Francisco Inácio Bastos: A outra metodologia utilizada foi a time-location sample (TLS), que seria uma amostragem dinâmica, por tempo e espaço. Vamos a campo em dias e horários alternados para entrevistar os usuários de crack, em seu local de consumo da droga. Realizamos as entrevistas e testes rápidos para HIV e hepatite C.

Neilane Bertoni: A metodologia pode ser utilizada em municípios específicos do Brasil ou em outros países para estimar esta ou qualquer outra população de difícil acesso. Temos de trabalhar com as informações que o local nos fornece.

Por exemplo, para realizar a nossa pesquisa, é necessário contar com 20 cadastros de populações conhecidas em cada cidade onde iremos fazer a pesquisa, como cadastro de motoristas de ônibus, professores, pessoas que recebem Bolsa Família etc. Nas cidades maiores, os cadastros são mais confiáveis, mas, em municípios menores, não têm uma boa qualidade ou podem mesmo não existir. Esse foi um dos motivos pelo qual não fizemos a pesquisa em todo o país no inquérito domiciliar. Ficamos apenas nas capitais. Não havia como acessar e compatibilizar todos os cadastros de todos os municípios, que deveriam seguir exatamente os mesmos critérios.

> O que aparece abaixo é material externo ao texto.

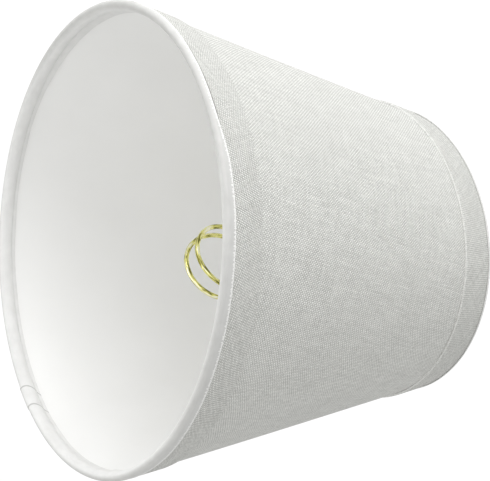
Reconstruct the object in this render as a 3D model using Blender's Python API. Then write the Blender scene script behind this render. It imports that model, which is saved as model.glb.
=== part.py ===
"""Small empire lamp shade that clips onto a candle bulb.

The wall is linen laminated to a white plastic liner and rolled into a cone. A wire ring
stiffens each end, and a bias tape wraps each ring: a flat band outside, a rolled edge round
the ring, and a narrow hem inside. A recessed cross wire hangs from the top ring. A saddle
swivels on it and carries, on a rivet, two spring wire loops that grip the bulb.

The shade stands upright with the middle of its bottom rim at the origin and +Z up its axis.
X runs along the cross wire, the way the two loops spread. All lengths are in metres.
"""

from collections import namedtuple
from math import atan, cos, hypot, pi, radians, sin, tan

import bmesh
import bpy
from mathutils import Matrix, Vector

# Driving dimensions of the shade: a 4 x 6 x 5 inch empire.
BOTTOM_RADIUS = 0.0762
TOP_RADIUS = 0.0508
HEIGHT = 0.1244
TOP_OVAL = 0.052  # share by which the top is drawn in one way and out across it
TOP_OVAL_TURN = radians(-8.2)  # the way the top is drawn in, from the cross wire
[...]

Qual é a posição dos entrevistados sobre o tratamento?

Neilane Bertoni:
 As pessoas têm vontade de fazer um tratamento, e essa é a questão central que precisa ser focada. Por exemplo, quase 80% dos usuários no país têm vontade de receber tratamento, o que torna esvaziada a questão da internação compulsória, ela não se sustenta mais. Essa solução higienista vem se mostrando completamente falha em diversos países do mundo, como demonstrado em estudos bastante detalhados conduzidos pela Organização Mundial da Saúde (OMS). Sem suporte social, essas pessoas não têm a oportunidade de reencontrar um caminho de bem-estar. Não se busca necessariamente a abstinência da droga. O que se pretende com o tratamento é que o uso (ou não) da droga não interfira no dia a dia da pessoa, que ela possa trabalhar, estudar, conviver com seus amigos e familiares.

Agora é trabalhar essa vontade para que o usuário de fato busque o tratamento. Quando perguntamos ao usuário o que facilitaria a sua busca por um tratamento em relação a sua dependência, ele fala que este deveria ser um lugar que tenha comida, onde possa tomar banho, que lhe dê suporte para obter um emprego ou frequentar uma escola. Isso demonstra que o enfoque social e assistencial tem de estar integrado à saúde, para ajudar no tratamento da droga.

Que desafios foram encontrados durante a pesquisa?

Francisco Inácio Bastos:
 Essa pesquisa foi uma grande realização e um grande desafio: foi a mais difícil que já fiz, pela abrangência e a situação complexa das cenas. Outro dia, ouvi de um profissional que essa pesquisa, para alguns colegas da área, funcionou como um marco; pela primeira vez, não só foram empregadas metodologias inovadoras, o que por si só já é um avanço, como também se faz uma pesquisa de tal porte no contexto em que essa população vive. As pesquisas de campo com drogas ilícitas no Brasil se dividiriam em antes e depois dessa pesquisa. É a primeira vez que uma pesquisa dessa extensão trabalha no contexto do uso da droga, com pessoas com uma grande carga de sofrimento em locais de risco. Trabalhar no campo sem um respaldo direto é algo impossível, mesmo para quem é experiente. Já estou há 30 anos nessa área de pesquisa, mas esse foi, sem dúvida, meu maior desafio.